Without this understanding, one ends up in the meditation full of misconceptions. One either holds things to be true or to be not existent at all. That is how one enters an entirely wrong path, which does not have anything to do with Vajrayana or Buddhism as such. To believe the yidams to be truly existent and not understand that they are symbols of the purification of our conceptual ideas about the experienced world only increases concepts further. It has the effect that the illusions, which one already has, become stronger, which can then lead to the experience of fear during the meditation or to the appearance of thoughts which one does not know how to deal with. Therefore, it is so important in the meditation practice, especially in the Vajrayana, to acquire the right view.
How does this right view look? It is the understanding that the relative appearance of things and their ultimate reality are a unity, that they are not separate from each other and not contradicting each other.
The developing phases of the yidam-deities correspond to the relative truth, the way things appear. The completion phases correspond to the principle that ultimately things are not truly existent. At the same time one needs the understanding that both form a unity.

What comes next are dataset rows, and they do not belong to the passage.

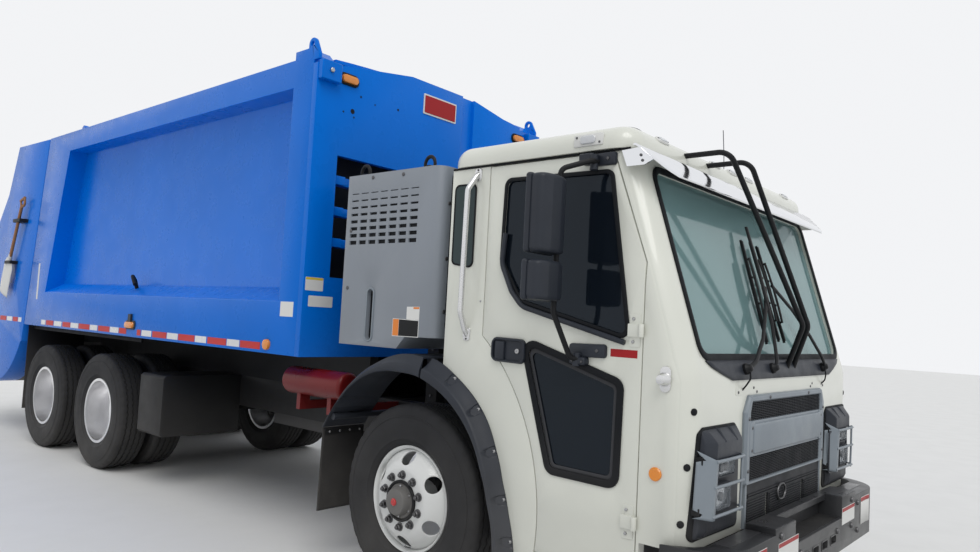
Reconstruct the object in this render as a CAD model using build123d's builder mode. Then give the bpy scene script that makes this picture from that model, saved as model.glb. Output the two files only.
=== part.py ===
"""Three-axle rear-loading garbage truck with a low cab over the front axle.

Millimetres. X points forward, Y to the truck's left, Z up. The origin lies on the
ground under the middle of the truck's length.
"""

import os
from math import cos, radians, sin

from build123d import *

os.makedirs("parts", exist_ok=True)

# Stations along the truck
FRONT_AXLE_X = 3165.0
WHEELBASE = 4254.0
TANDEM_SPACING = 1373.0
DRIVE_AXLES_X = (FRONT_AXLE_X - WHEELBASE, FRONT_AXLE_X - WHEELBASE - TANDEM_SPACING)
BUMPER_X = FRONT_AXLE_X + 1865.0
GRILLE_X = FRONT_AXLE_X + 1670.0
CAB_REAR_X = FRONT_AXLE_X + 200.0
BODY_FRONT_X = FRONT_AXLE_X - 1080.0

# Wheels
TYRE_R = 532.0
TYRE_WIDTH = 290.0
RIM_SEAT_R = 285.0
RIM_LIP_R = 298.5
RIM_WIDTH = 240.0
RIM_THICK = 10.0
FRONT_LIP_Y = 1185.0
REAR_LIP_Y = 1172.0
DUAL_SPACING = 345.0
HUB_R = 92.0
STUD_FLANGE_R = 176.0
FRONT_SPINDLE_R = 45.0
REAR_SPINDLE_R = 60.0
RUNNING_FIT = 0.05
SEAT_GAP = 0.3

# Frame
RAIL_OUTER_Y = 430.0
RAIL_WIDTH = 80.0
RAIL_BOTTOM_Z = 680.0
RAIL_TOP_Z = 950.0
RAIL_SHEET = 10.0
HORN_BOTTOM_Z = 400.0
HORN_TOP_Z = 570.0
FRAME_REAR_X = FRONT_AXLE_X - 6150.0
FRAME_FRONT_X = FRONT_AXLE_X + 1640.0

# Steering
KINGPIN_Y = 950.0
KINGPIN_R = 25.0
KNUCKLE_BOSS_R = 55.0
AXLE_BOSS_HALF = 60.0

# Cab
CAB_HALF = 1170.0
CAB_WALL = 50.0
CAB_CORNER_R = 120.0
CAB_TOP_Z = 2400.0
CAB_PANEL_BOTTOM_Z = 620.0
CAB_SILL_Z = 400.0
CAB_TUNNEL_HALF = 500.0
CAB_ARCH_R = 660.0
ARCH_LINER = 25.0
COWL_Z = 1400.0
SCREEN_BOTTOM = (FRONT_AXLE_X + 1655.0, COWL_Z)
SCREEN_TOP = (FRONT_AXLE_X + 1350.0, 2385.0)
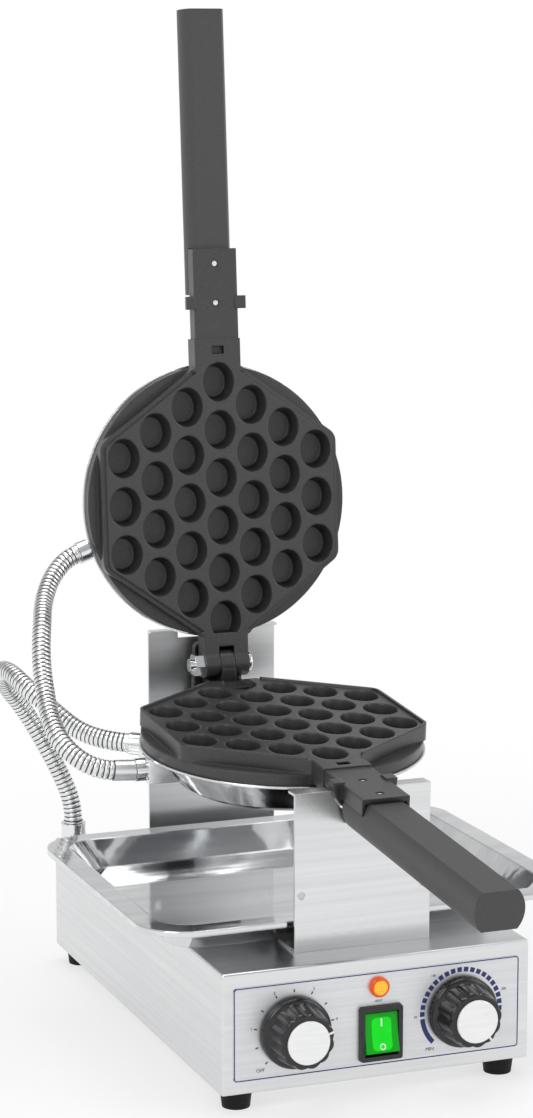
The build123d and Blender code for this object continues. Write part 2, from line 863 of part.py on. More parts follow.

The completion phases are used to avoid falling into the extreme view of believing things to be truly existent. The developing phases avert the extreme view of believing things to not exist at all, to only be empty. The understanding that both form a unity gives rise to the understanding that everything is the union of joy and emptiness. By meditating in this way, through the application of the yidam practice, the relative and the ultimate achievements can be obtained. In that sense, the yidam is called "the root of accomplishments."
The protectors, "the root of activity", can bee seen as the manifold expression of the yidams, which again are the expression of the Dharmadhatu mind of the lama. The meaning of the protectors, since the Vajrayana is a very profound path, is to protect one from the many conflicting circumstances and hindrances which may appear while being on that path. One relies on the protectors to pacify and eliminate these hindrances. Yidams and protectors are very important in the Vajrayana, however the lama, the root of blessing, is the most important element. The reason is that only through the lama can blessing and inspiration enter ones own mindstream.
All elements which are used on the Vajrayana path have a profound meaning. The body of the yidam is the unity of appearance and emptiness, the mantra is the unity of sound and emptiness, and the mind is the unity of awareness and emptiness. If one applies these elements to one's own practice, by abiding completely in this awareness, one can let the pride of the deity arise in oneself. But in order to do so one has to understand the real meaning of these things. It is not about simply visualizing oneself as the deity, because by the mere visualization one does not achieve this understanding.
Practitioners have to understand three things. The view is that both kinds of reality make up an inseparable unity. For the path, the understanding that method and wisdom are a unity is important. Concerning the fruit, one needs the understanding that the two kayas which are achieved are a unity. Especially when practicing Mahamudra or Maha Ati, the understanding of these three elements is very important. Otherwise, one cannot realize the fruit through this practice.
What about the so called "ultimate yidam"? Chenrezig (Loving Eyes) for example appears in a very specific form, with four arms, etc. Nevertheless, this is not the ultimate aspect of this yidam; it is just the way he appears. The ultimate yidam is the awareness that Chenrezig's expression is the compassion of all Buddhas.
The form Dorje Phagmo (Diamond Sow) has is a symbolic form. The ultimate Dorje Phagmo is that the space of phenomena is the highest transcendent wisdom, the mother of all Buddhas which gives rise to all Buddhas. She is the paramita of wisdom.